In an amplifier chain there is always a trade off between distortion, dynamic range, and noise and active filters are notorious headroom thieves so this is an area to be investigated.
Why have you suddenly changed from an OPA2134 to an NE5534 for the bass sub output?
I have had a more detailed look at the filter and preamp designs.
This is what I suggest:
(1) Combine the preamp (mine) with your filter circuit.
(2) Replace the two filter input opamps with the two output opamps from the preamp (left and right channels) in the preamp.
(2) Delete IC4
(3) Delete IC3B
(4) Connect R15 top to IC1A output
(5) Connect R16 lower to IC1B output
(6) The output of the IC3A is then the output to the sub amplifier
That will leave one spare OPA2134 opamp (I think).
About earthing and star points: While it is good that you are attending to the earths and hopefully supply lines, it is a little more complicated than just connecting every earth line to one point. The important thing is to visualize what the opamp sees at its non inverting and inverting inputs and also practical implications. Tony Stewart mentioned similar.
As a result, you may have a few earth star points. Don't let this put you off though. The earthing can easily be sorted. The main thing is to get the topology and functionality correct. The next stage will be fine-tuning and optimization.
It is quite handy that you have posted the filter design because it will be useful for me on another project. I hope you don't mind me stealing it?
Why call output of high-pass filter is "mid"? I think should be "mid+treb.", may I am too stupid fastidious?
And only need one opamp in low-pass filter section, so go for NE5534?
Oh, your design not only help me to save money, it also reduce the duty on power supply, also save more PCB and space too. One dual opamp has been kicked out . What will happen if 12K5 arenot available in the store? Any answer if it happen?
With your lastest schematic and plugged NE5532, is it neccessary to use coupling caps for the power amp input?
The Elliot amp has voltage gain=23 (was I wrong), and Elliot also said DC offset< 100mV, so maxium DC in the input without capacitor will be <4mV. <4mV DC offset, is it possible? Or any wrong in my think?

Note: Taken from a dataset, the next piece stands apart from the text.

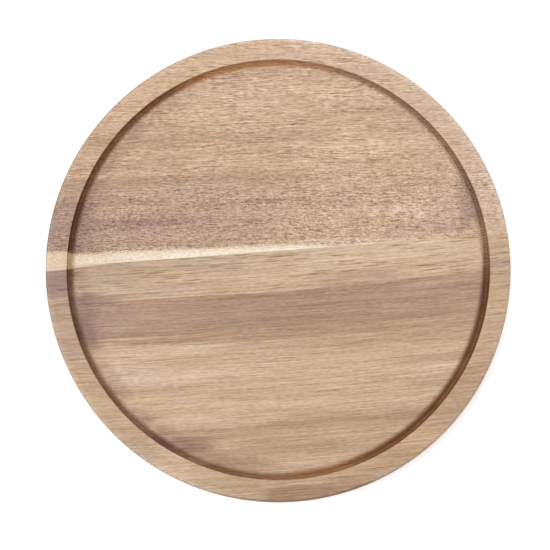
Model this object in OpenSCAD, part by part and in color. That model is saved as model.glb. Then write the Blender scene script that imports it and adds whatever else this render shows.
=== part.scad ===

About earthing and star points: While it is good that you are attending to the earths and hopefully supply lines, it is a little more complicated than just connecting every earth line to one point. The important thing is to visualize what the opamp sees at its non inverting and inverting inputs and also practical implications. Tony Stewart mentioned similar.
As a result, you may have a few earth star points. Don't let this put you off though. The earthing can easily be sorted. The main thing is to get the topology and functionality correct. The next stage will be fine-tuning and optimization.
Oh, your design not only help me to save money, it also reduce the duty on power supply, also save more PCB and space too. One dual opamp has been kicked out . What will happen if 12K5 are not available in the store? Any answer if it happen?
Those are only notional resistor values at the moment and not worth worrying about. You can make any resistor you like by parallel and series standard resistors.
and Elliot also said DC offset< 100mV, so maxium DC in the input without capacitor will be <4mV. <4mV DC offset, is it possible? Or any wrong in my think?
The voltage difference between the amplifier output and zero volts (which is what counts) will be dependent on.
(1) The difference between the VBEs of the two long tail pair (LTP) transistors
(2) The difference between the LTP hFEs
(3) The difference between the LTP transistor collector currents, which are not necessarily equal in the Elliot amplifier.
Those are only notional resistor values at the moment and not worth worrying about. You can make any resistor you like by parallel and series standard resistors.